NIV:  meaningless offerings........... I cannot bear your evil assemblies.........They have become a burden to me.  I am weary of bearing them.

These are strong words, which are meant to shock people out of their complacency.  The Jewish people, as do many of us Christians today, had become complacent in their worship rituals, thinking that as long as they did the necessary, the rest of their lives were their own affair.

I remember one Sunday morning, after having thoroughly lost my temper with my family (none of whom are church attenders), storming out the front door and trotting off to church with my Bible under my arm, looking as if butter wouldn't melt in my mouth.  Halfway there, it struck me!  What right had I to go to worship a holy God when I had left such bad feeling at home?  What a hypocrite I was being! I felt like turning right around and not attending church that morning. (I think that last bit was Satan getting at me, by the way!)  
As  I confessed my actions and feelings to God, he graciously let me know that if I'd been going to church to worship myself, then I shouldn't go.  But the fact that I wasn't perfect didn't make God less perfect.  If I thought he was holy and worthy of my worship, then I'd be a hypocrite if I stayed away.  It was not the going to worship in my 'Sunday best' with my Bible tucked under my arm that pleased him, nor the witness I showed to my family and neighbours by my church attendance. It was my repentance, my praise and adoration of him that made it worth while that morning.

V 15.

     When you lift your hands outspread in prayer,
  I will hide my eyes from you.
  Though you offer countless prayers,
      I will not listen.
  There is blood on your hands;
    
Nathan Nettleton paraphrase:
All I see on your hands is blood;
........all I hear in your prayers is excuses.

NLT: For your hands are covered with the blood of your innocent victims.

All God could see on their raised hands in prayer was the blood of the sacrificial animal.  He didn't see repentance in the people, which is what he longed for.

New Bible commentary, p 634.  ...God's tone sharpens from distaste to revulsion, ....

What is the point in going to church to worship God if our worship offends him?
 

Vs 16, 17

     wash yourselves and be clean.
  Put away the evil of your deeds
     away out of my sight.
Cease to do evil and learn to do right,
pursue justice and champion the oppressed;
give the orphan his rights, plead the widow's cause.

NIV v 17:  .
learn to do right!
Seek justice,
encourage the oppressed (or, rebuke the oppressor).
Defend the cause of the fatherless,
plead the case of the widow.

How can we make sure our worship is acceptable to God?  Here are God's instructions- to clean up both our inside act and our actions towards other people before we come before him.
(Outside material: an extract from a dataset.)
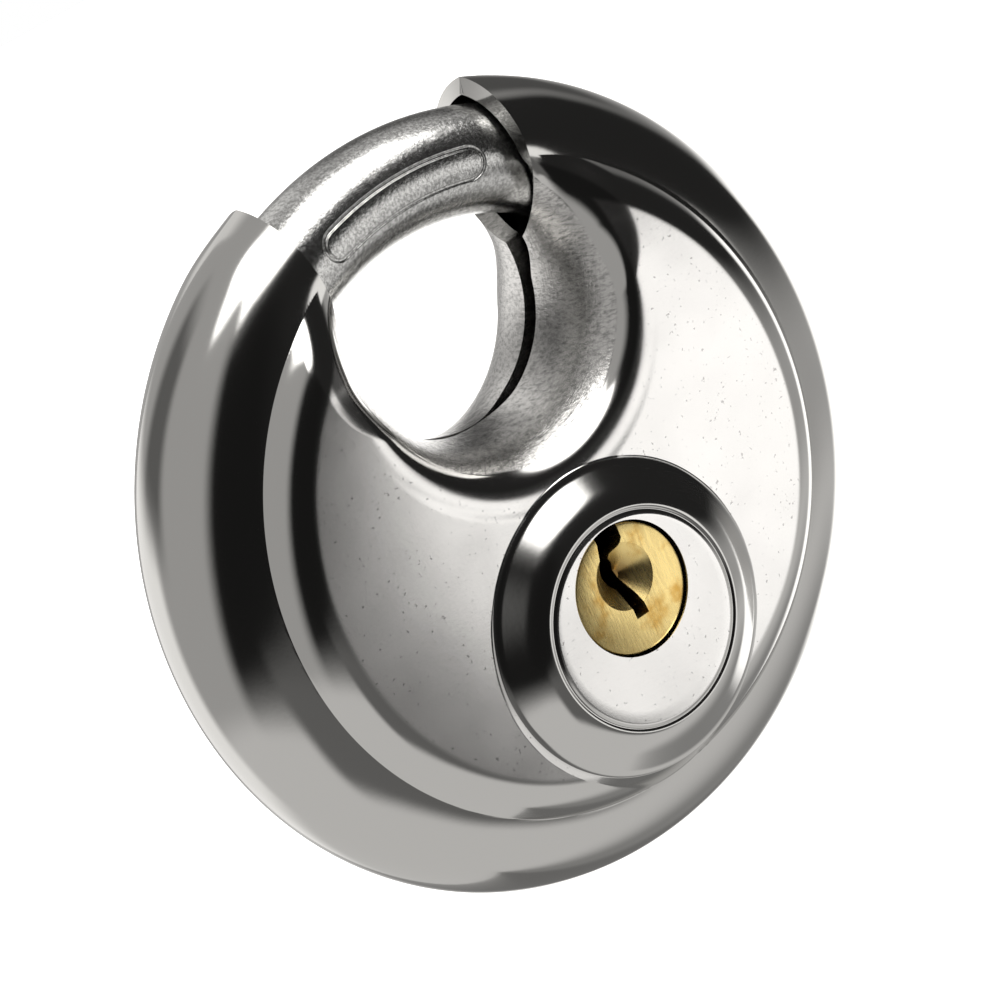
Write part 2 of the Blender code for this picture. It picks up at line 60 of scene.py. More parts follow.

He wants us not only to repent of our wrong thinking and selfishness, but to show that we've done so by our actions and the way we live our lives. ie - to put our money where our mouths are! (and not just our money - that can be the easy way out, too)

Nathan Nettleton put it in today's terms:
Clean up your act;
........scrub yourselves clean, inside and out;
................don’t let me see any more corruption from you.
Quit your evil,
........learn to do the right thing;
make justice your goal,
........prevent the use and abuse of people;
stand up for the vulnerable,
........take sides with the forgotten.

( I can hear you asking: did I go home that Sunday and apologise to my family?  I don't remember, but , knowing me, I suspect I didn't!  I was probably a bit nicer to them after that - well, anyway, for at least the next few days. <sigh - how difficult it is to be perfect!>)

Vs 18 - 20

  Come now, let us argue it out,
     says the Lord.
  Though your sins are scarlet,
     They may become white as snow;
     though they are dyed crimson,
     The may yet be like wool
     Obey with a will,
  and you shall eat the best that earth yields;
     but, if you refuse and rebel,
     locust-beans shall be your only food.
  The Lord himself has spoken.

NLT: v 20. But if you keep turning away and refusing to listen, you will be destroyed by your enemies.  I, the Lord, have spoken!

God says,"Let's argue this out - let's talk it over together"  He wants us to get things straight with him.  He wants everything laid out on the table before him.  This is not the offer of a terrifying, unapproachable God.  This is the offer of a loving father who wants us to know he's willing to listen; who wants us to think things through and understand both our own actions and his way of thinking as well.

Here is hope.  Our sins are like scarlet dye.  Those of us who do the washing know what happens if we put new red clothing in with the whites and wash them together, don't we.  And so do those long-suffering people who have to wear pink underwear afterwards!  It seems impossible to get the red stains out of the clothes that should be white.  But God says he can get rid of the red stains in our lives.

We have a choice.  We can obey God, accept his offer of forgiveness and cleansing though faith in Christ
and share in the wonders of his kingdom, or we can refuse and take the consequences.